Lex: The process of education tried to automate parts of that to have more impact from a single teacher, single educator.
Andrew Ng: Yeah. I felt teaching at Stanford… I was teaching machine learning to about 400 students year at the time. And I found myself filming the exact same video every year, telling the same jokes in the same room. And I thought, why am I doing this? Why don’t we just take last year’s video? And then I can spend my time building a deeper relationship with students. So that process of thinking through how to do that, that led to the first MOOCs that we launched.
Lex: And then you have more time to write new jokes. Are there favorite memories from your early days of Stanford teaching thousands of people in person and then millions of people online?
Andrew Ng: Teaching online… What not many people know was that a lot of those videos were shot between the hours of 10:00 PM and 3:00 AM. Launching the first one was at Stanford, we had already announced the course, but a hundred thousand people had signed up. We just started to write a code and we had not yet actually filmed the videos. So we had a lot of pressure. A hundred thousand people waiting for us to produce the content. So many Fridays, Saturdays, I would go out, have dinner with my friends, and then I would think, okay, do you want to go home now? Or do you want to go to the office to film videos?
Andrew Ng: And the thought of being able to help a hundred thousand people potentially learn machine learning, fortunately, that made me think, okay, I’m going to go to my office, go to my tiny live recording studio. I would adjust my Logitech webcam, adjust my Wacom tablet, make sure my lapel mic was on. And then I would start recording often until 2:00 AM or 3:00 AM. I think, unfortunately, it doesn’t show that it was recorded that late at night, but it was really inspiring the thought that we could create content to help so many people learn about machine learning.
Lex: How did that feel? The fact that you’re probably somewhat alone, maybe a couple of friends recording with a Logitech webcam and kind of going home alone at 1:00 or 2:00 AM at night and knowing that that’s going to reach sort of thousands of people, eventually millions of people. What’s that feeling like? Is there a feeling of just satisfaction of pushing through?

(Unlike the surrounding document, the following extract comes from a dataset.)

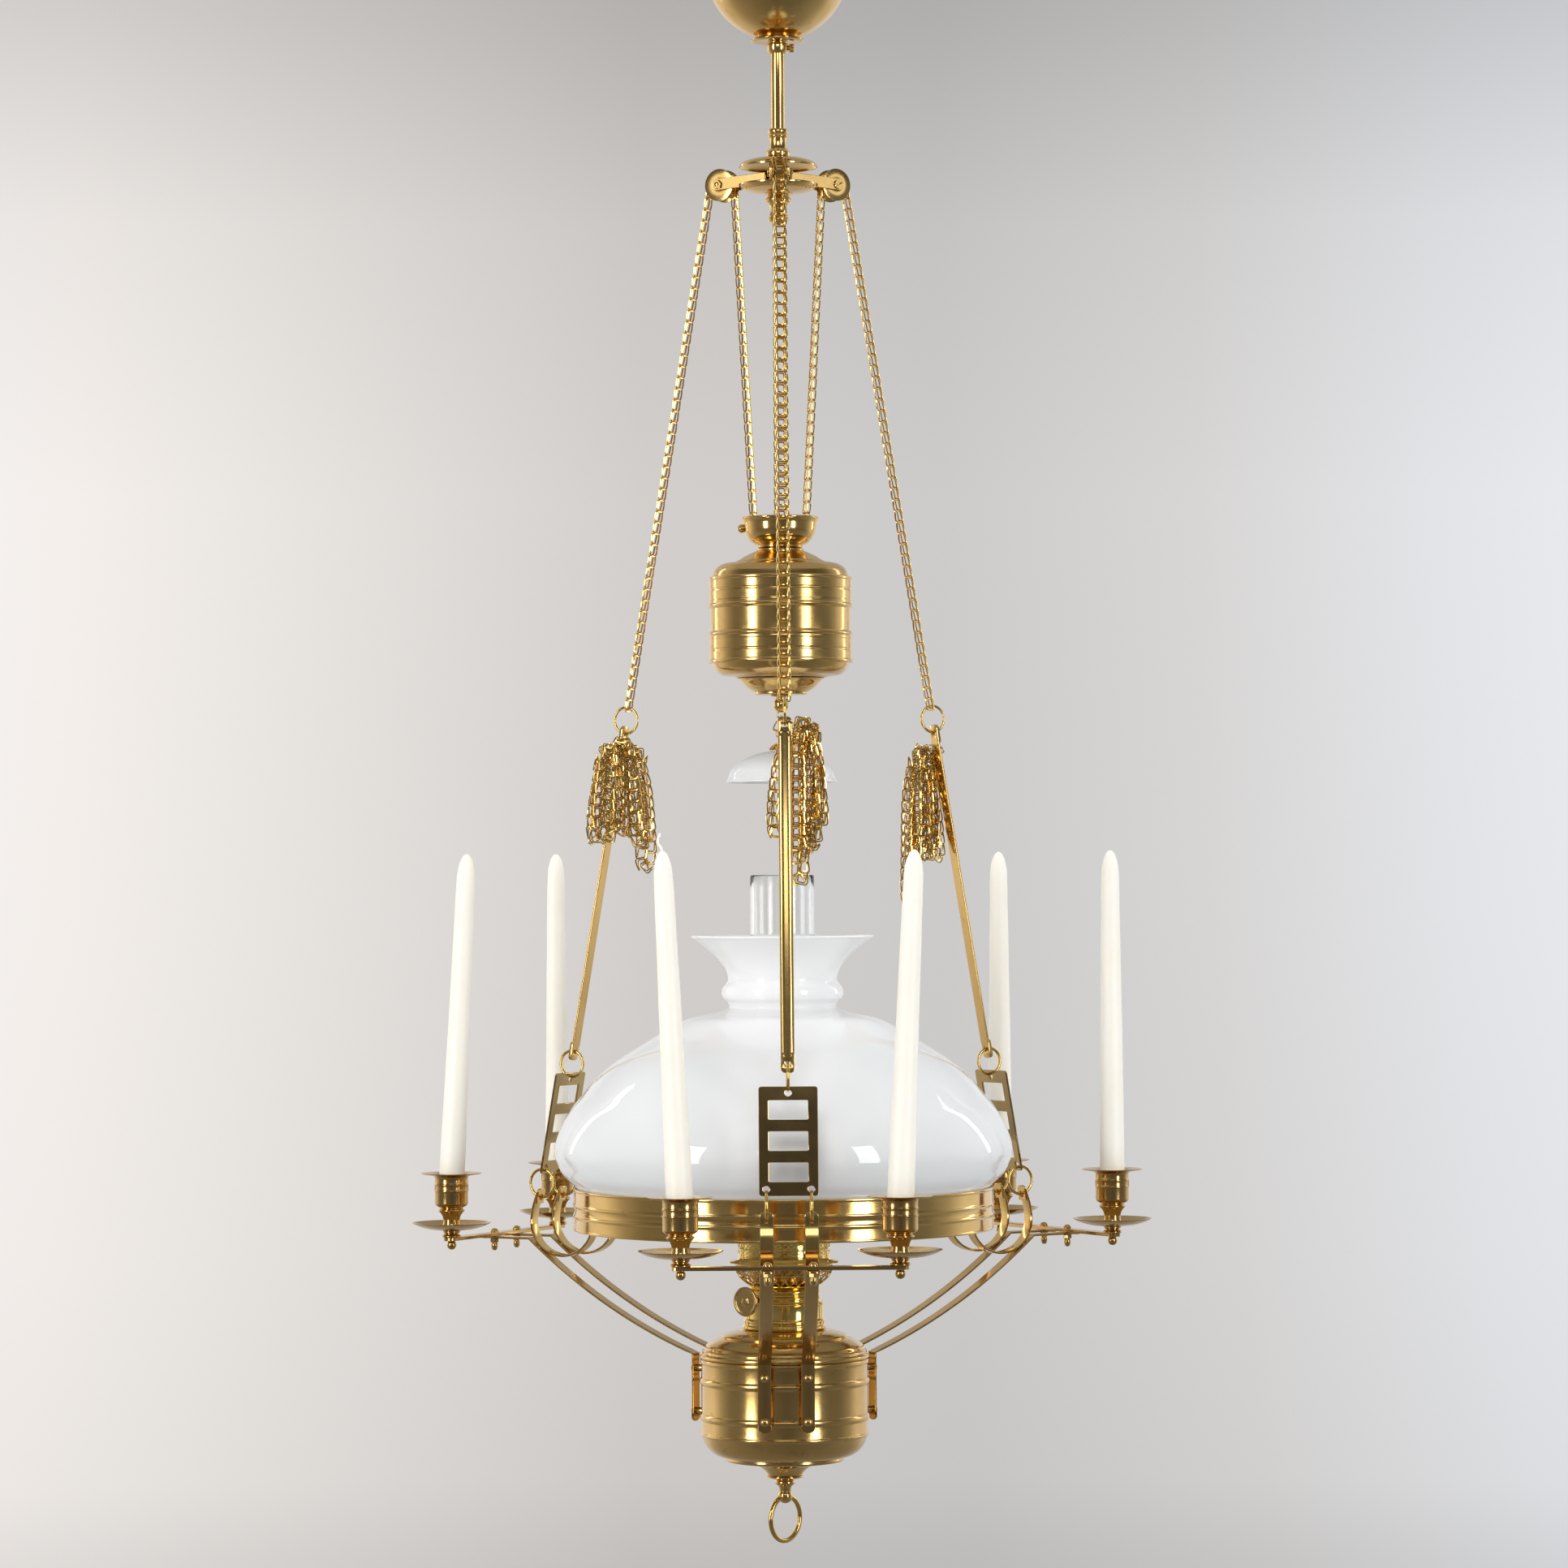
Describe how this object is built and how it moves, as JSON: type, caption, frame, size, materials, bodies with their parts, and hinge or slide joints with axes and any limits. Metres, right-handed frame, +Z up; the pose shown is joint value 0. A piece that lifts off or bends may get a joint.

Andrew Ng: I think it was humbling. And I wasn’t thinking about what I was viewing. I think one thing we have that I’m proud to say we cut right from the early days was I told my whole team back then that the number one priority is to do what’s best for learners, do what’s best for students. And so when I went to the recording studio, the only thing on my mind was what can I say? How can I design my slides, what do I need to draw right to make these concepts as clear as possible for learners? I’ve seen sometimes instructors is tempting to, hey, let’s talk about my work. Maybe if I teach you about my research, someone will cite my papers a couple more times. And I think one thing we got right is launch the first few MOOCs and later building Coursera was putting in place that bedrock principle of let’s just do what’s best for learners and forget about everything else. And I think that there’s a guiding principle turned out to be really important to the rise of the movement.